With the Bush tax cuts to sunset on January 1 and with the presidential election in full blown rage, there are so many lies, er, I mean, misunderstandings emanating from various political factions that it is absolutely annoying.
The press by and large seems to report, without comment, things President Obama says. Obama is a shameless class warfare, brass-knuckled Chicago politician.
For more reasonable analysis of, say, taxes, I go to the Tax Foundation, a non-partisan, non-profit tax watchdog established in 1937. The Foundation’s only “bias” is this: “The mission of the Tax Foundation is to educate taxpayers about sound tax policy and the size of the tax burden borne by Americans at all levels of government. From its founding in 1937, the Tax Foundation has been grounded in the belief that the dissemination of basic information about government finance is the foundation of sound policy in a free society.” That is its mission statement on its website.

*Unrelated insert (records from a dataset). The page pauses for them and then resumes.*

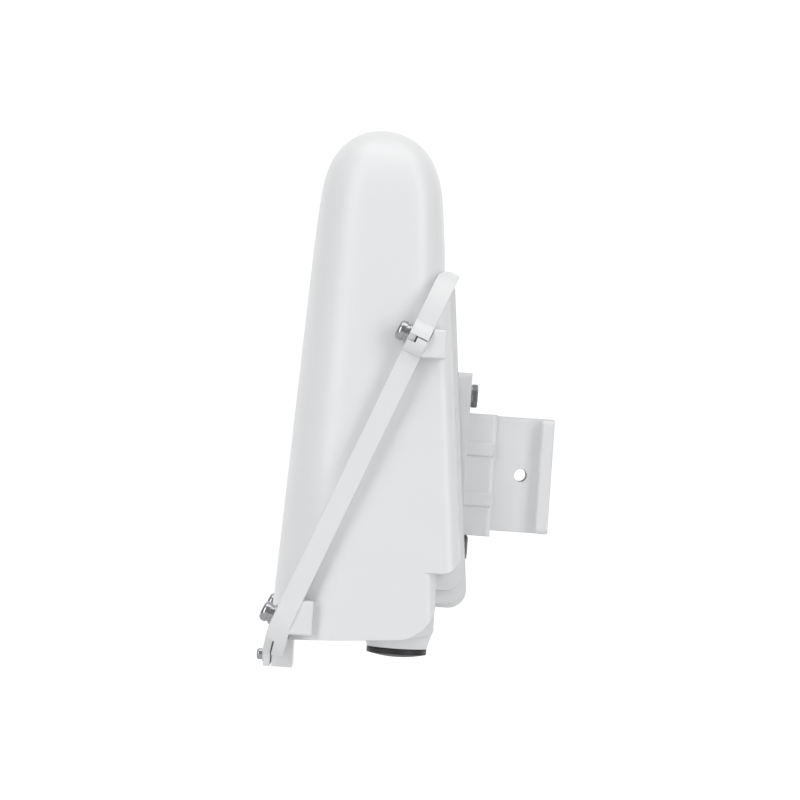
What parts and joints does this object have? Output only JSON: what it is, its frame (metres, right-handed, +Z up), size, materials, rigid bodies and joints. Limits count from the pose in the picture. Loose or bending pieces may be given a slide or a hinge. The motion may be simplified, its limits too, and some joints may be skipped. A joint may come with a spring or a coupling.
{
  "type": "enclosed yagi antenna",
  "caption": "Upright dome-topped outdoor directional antenna in a white two-shell housing, on a ribbed wall bracket, with a screw cap over its cable port.",
  "frame": {"origin": "centre of the wall plate's rear face, where the bracket meets the wall", "axes": "+X out of the wall plate into the wall, +Z up along the housing, +Y across the width"},
  "size_m": [0.1399, 0.106, 0.2697],
  "materials": {
    "radome": "satin moulded white, UV-stable plastic",
    "rear_housing": "satin moulded white, UV-stable plastic",
    "flange_gasket": "matt silicone",
    "flange_screws": "polished stainless",
    "spring_washers": "bright stainless",
    "flat_washers": "bright stainless",
    "flange_inserts": "machined",
    "foot_screw": "bright stainless",
    "foot_insert": "machined",
    "port_cap": "matt black moulded plastic",
    "cap_ring": "matt nitrile",
    "rf_connector": "gold-plated brass",
    "connector_nut": "plated",
    "wall_bracket": "powder coated die casting",
    "bracket_bolts": "stainless",
    "bracket_inserts": "machined",
    "boom": "mill finish",
    "boom_cap": "matt",
    "reflector": "drawn rod",
    "driven_element": "bright",
    "element_clips": "matt nylon",
    "dipole_clip": "matt nylon",
    "feed_board": "solder mask",
    "balun_can": "tinned steel",
    "feed_coax": "jacket",
    "director_1": "drawn rod",
    "director_2": "drawn rod",
    "director_3": "drawn rod",
    "director_4": "drawn rod",
    "director_5": "drawn rod",
    "director_6": "drawn rod"
  },
  "bodies": {
    "housing": {"radome": "radome", "rear_housing": "rear_housing", "flange_gasket": "flange_gasket", "flange_screws": "flange_screws", "spring_washers": "spring_washers", "flat_washers": "flat_washers", "flange_inserts": "flange_inserts", "foot_screw": "foot_screw", "foot_insert": "foot_insert", "rf_connector": "rf_connector", "connector_nut": "connector_nut", "wall_bracket": "wall_bracket", "bracket_bolts": "bracket_bolts", "bracket_inserts": "bracket_inserts", "boom": "boom", "boom_cap": "boom_cap", "reflector": "reflector", "driven_element": "driven_element", "element_clips": "element_clips", "dipole_clip": "dipole_clip", "feed_board": "feed_board", "balun_can": "balun_can", "feed_coax": "feed_coax", "director_1": "director_1", "director_2": "director_2", "director_3": "director_3", "director_4": "director_4", "director_5": "director_5", "director_6": "director_6"},
    "cap_carrier": {"cap_ring": "cap_ring"},
    "cap": {"port_cap": "port_cap"}
  },
  "joints": [
    {"name": "cap_lift", "type": "slide", "parent": "housing", "child": "cap_carrier", "axis": [0, 0, -1], "range_m": [0, 0.0106]},
    {"name": "cap_turn", "type": "hinge", "parent": "cap_carrier", "child": "cap", "pos_m": [-0.0704, 0, -0.0904], "axis": [0, 0, -1], "range_deg": [0, 270]}
  ],
  "couplings": [
    {"joint": "cap_lift", "follows": "cap_turn", "m_per_rad": 0.0022282}
  ]
}
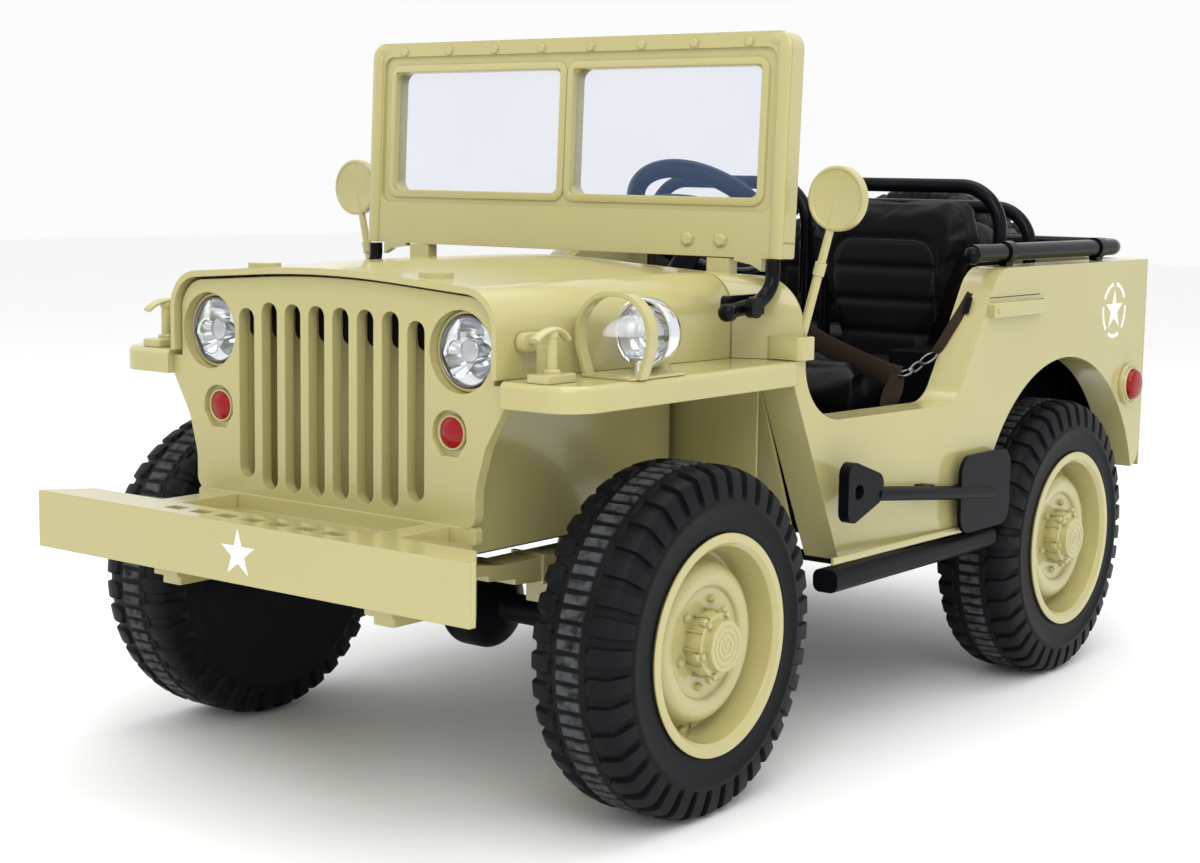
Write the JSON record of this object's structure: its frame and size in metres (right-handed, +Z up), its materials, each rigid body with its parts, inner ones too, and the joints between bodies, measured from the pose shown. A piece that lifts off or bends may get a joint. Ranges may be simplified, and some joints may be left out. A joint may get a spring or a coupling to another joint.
{
  "type": "ride-on toy car",
  "caption": "Child's battery ride-on toy shaped like an open army field car, with steered wheels, opening hood, folding windshield, seats and spare wheel.",
  "frame": {"origin": "middle of the bounding box at the floor, on the centre line of the car", "axes": "+X to the car's left, -Y to its front, +Z up"},
  "size_m": [0.846, 1.622, 0.8662],
  "materials": {
    "sand_plastic": "satin",
    "black_plastic": "satin",
    "tyre_plastic": "matt",
    "clear_pane": "clear",
    "lamp_lens": "clear lens over a bright bowl",
    "red_lens": "gloss",
    "seat_cover": "grained"
  },
  "bodies": {
    "car": {"front_axle": "black_plastic", "rear_axle": "black_plastic", "chassis_rails": "black_plastic", "chassis_crossmembers": "black_plastic", "leaf_springs": "sand_plastic", "front_bumper": "sand_plastic", "grille": "sand_plastic", "radiator_backing": "sand_plastic", "headlamps": "lamp_lens", "marker_lamps": "red_lens", "front_fender_left": "sand_plastic", "front_fender_right": "sand_plastic", "engine_bay_panels": "sand_plastic", "cowl": "sand_plastic", "dashboard": "black_plastic", "tub_side_left": "sand_plastic", "tub_side_right": "sand_plastic", "tub_floor": "black_plastic", "tub_tail": "sand_plastic", "windshield_pivots": "black_plastic", "steering_column": "black_plastic", "front_seat_cushions": "seat_cover", "front_seat_backs": "seat_cover", "front_seat_frames": "black_plastic", "rear_seat_cushion": "seat_cover", "rear_seat_back": "seat_cover", "rear_seat_frame": "black_plastic", "rear_rail": "black_plastic", "mirrors": "sand_plastic", "spotlight": "lamp_lens", "spotlight_guard": "sand_plastic", "hood_latches": "sand_plastic", "side_lamps": "red_lens", "side_steps": "black_plastic", "shovel": "black_plastic", "spare_carrier": "black_plastic", "battery": "black_plastic", "spare_tyre": "tyre_plastic", "spare_rim": "sand_plastic"},
    "hood": {"hood": "sand_plastic"},
    "windshield": {"windshield_frame": "sand_plastic", "windshield_glass": "clear_pane", "windshield_arms": "black_plastic"},
    "steering": {"steering_wheel": "black_plastic"},
    "steered_left": {"knuckle_left": "black_plastic"},
    "steered_right": {"knuckle_right": "black_plastic"},
    "wheel_front_left": {"tyre_front_left": "tyre_plastic", "rim_front_left": "sand_plastic"},
    "wheel_front_right": {"tyre_front_right": "tyre_plastic", "rim_front_right": "sand_plastic"},
    "wheel_rear_left": {"tyre_rear_left": "tyre_plastic", "rim_rear_left": "sand_plastic"},
    "wheel_rear_right": {"tyre_rear_right": "tyre_plastic", "rim_rear_right": "sand_plastic"}
  },
  "joints": [
    {"name": "hood_hinge", "type": "hinge", "parent": "car", "child": "hood", "pos_m": [0, -0.2805, 0.6], "axis": [-1, 0, 0], "range_deg": [0, 60]},
    {"name": "windshield_fold", "type": "hinge", "parent": "car", "child": "windshield", "pos_m": [0, -0.33, 0.551], "axis": [-1, 0, 0], "range_deg": [-90, 0]},
    {"name": "steer_left", "type": "hinge", "parent": "car", "child": "steered_left", "pos_m": [0.255, -0.478, 0.195], "axis": [0, 0, 1], "range_deg": [-25, 25]},
    {"name": "steer_right", "type": "hinge", "parent": "car", "child": "steered_right", "pos_m": [-0.255, -0.478, 0.195], "axis": [0, 0, 1], "range_deg": [-25, 25]},
    {"name": "steering_turn", "type": "hinge", "parent": "car", "child": "steering", "pos_m": [0.142, -0.15, 0.6386], "axis": [0, 0.6984, 0.7157], "range_deg": [-75, 75]},
    {"name": "front_left_spin", "type": "hinge", "parent": "steered_left", "child": "wheel_front_left", "pos_m": [0.342, -0.478, 0.195], "axis": [1, 0, 0], "continuous": true},
    {"name": "front_right_spin", "type": "hinge", "parent": "steered_right", "child": "wheel_front_right", "pos_m": [-0.342, -0.478, 0.195], "axis": [1, 0, 0], "continuous": true},
    {"name": "rear_left_spin", "type": "hinge", "parent": "car", "child": "wheel_rear_left", "pos_m": [0.342, 0.4, 0.195], "axis": [1, 0, 0], "continuous": true},
    {"name": "rear_right_spin", "type": "hinge", "parent": "car", "child": "wheel_rear_right", "pos_m": [-0.342, 0.4, 0.195], "axis": [1, 0, 0], "continuous": true}
  ],
  "couplings": [
    {"joint": "steer_right", "follows": "steer_left", "ratio": 1},
    {"joint": "steering_turn", "follows": "steer_left", "ratio": 3}
  ]
}
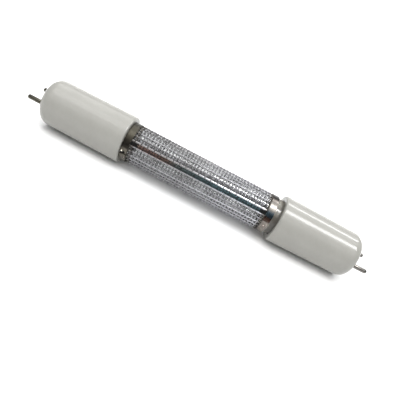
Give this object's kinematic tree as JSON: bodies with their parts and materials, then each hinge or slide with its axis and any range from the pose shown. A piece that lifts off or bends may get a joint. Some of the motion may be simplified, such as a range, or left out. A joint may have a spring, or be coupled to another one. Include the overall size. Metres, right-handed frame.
{
  "type": "germicidal uv lamp",
  "caption": "Clear quartz ultraviolet lamp with two-pin end caps and a slit woven wire mesh sleeve held round the glass by metal straps.",
  "frame": {"origin": "middle of the lamp, on its axis, halfway between the two caps", "axes": "+X along the lamp to the cap beside the bare ring of glass; the two pins of each cap lie level along Y; the slit of the mesh faces between -Y and +Z"},
  "size_m": [0.1926, 0.0254, 0.0254],
  "materials": {
    "quartz": "clear polished",
    "cap": "glossy off-white",
    "pin": "plated, lightly worn",
    "mesh": "bright woven wire",
    "strap": "bright sheet with brown heat tint",
    "tungsten": "drawn wire",
    "lead": "drawn wire",
    "cement": "matt",
    "amalgam": "bright bead"
  },
  "bodies": {
    "root": {"quartz_envelope": "quartz", "end_cap_left": "cap", "end_cap_right": "cap", "contact_pin_left_front": "pin", "contact_pin_left_back": "pin", "contact_pin_right_front": "pin", "contact_pin_right_back": "pin", "mesh_sleeve": "mesh", "strap_band_left": "strap", "strap_band_right": "strap", "filament_left": "tungsten", "filament_right": "tungsten", "inner_lead_left_front": "lead", "inner_lead_left_back": "lead", "inner_lead_right_front": "lead", "inner_lead_right_back": "lead", "seal_foil_left_front": "lead", "seal_foil_left_back": "lead", "seal_foil_right_front": "lead", "seal_foil_right_back": "lead", "outer_lead_left_front": "lead", "outer_lead_left_back": "lead", "outer_lead_right_front": "lead", "outer_lead_right_back": "lead", "cement_ring_left": "cement", "cement_ring_right": "cement", "amalgam_pellet": "amalgam"}
  },
  "joints": []
}
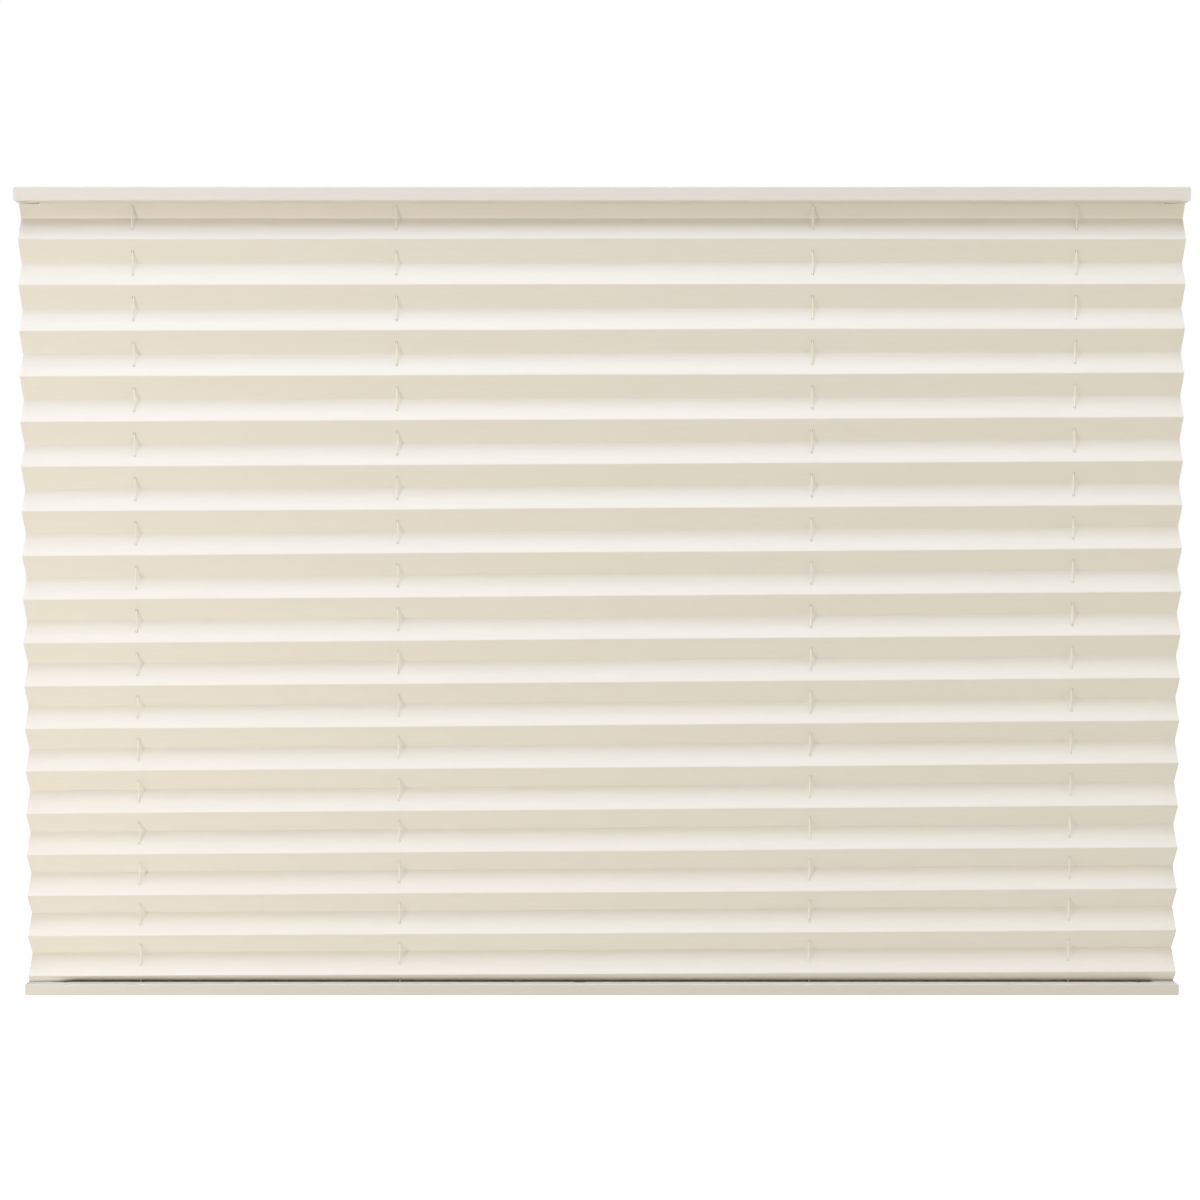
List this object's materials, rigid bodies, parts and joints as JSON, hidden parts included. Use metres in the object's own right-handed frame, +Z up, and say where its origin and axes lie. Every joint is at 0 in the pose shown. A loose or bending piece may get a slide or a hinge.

Here is an interesting blog post by William McBride, the Foundation’s chief economist. The Foundation’s blog is excellent. Here is his post:
August 17, 2012
Scott Hodge mentioned something earlier today that might seem hard to believe, especially for readers of the Washington Post: “about 96 percent of all taxpayers have a lower average tax rate than Romney”. More precisely, in 2010, somewhere between 90 and 95 percent of Americans had a lower effective income tax rate than Romney’s 13.9 percent. In 2011, somewhere between 95 and 97 percent of Americans had a lower effective income tax rate than Romney’s 15.4 percent, at least according to the latest IRS data from 2010.
The table and chart below shows the latest IRS data on filers and their effective income tax rates. In total, there were about 143 million filers in 2010. Adding the 13 million non-filers, as estimated by Emmanual Saez, brings the total “tax unit” population to about 156 million.
More than 58 million filers were nonpayers, i.e. they had zero or negative federal income tax liability. Therefore, including the non-filers, more than 71 million Americans paid no federal income taxes in 2010, representing about 46 percent of the population.
Another 27 million, or 17 percent of the population, had an effective income tax rate of between zero and 5 percent. Over 89 percent of Americans had an effective income tax rate of less than 12 percent, 95 percent had a tax rate of less than 15 percent, and fully 97 percent of Americans had a tax rate of less than 17 percent. Therefore, the vast majority of Americans pay less than Romney’s 2010 rate of 13.9 percent or his 2011 rate of 15.4 percent.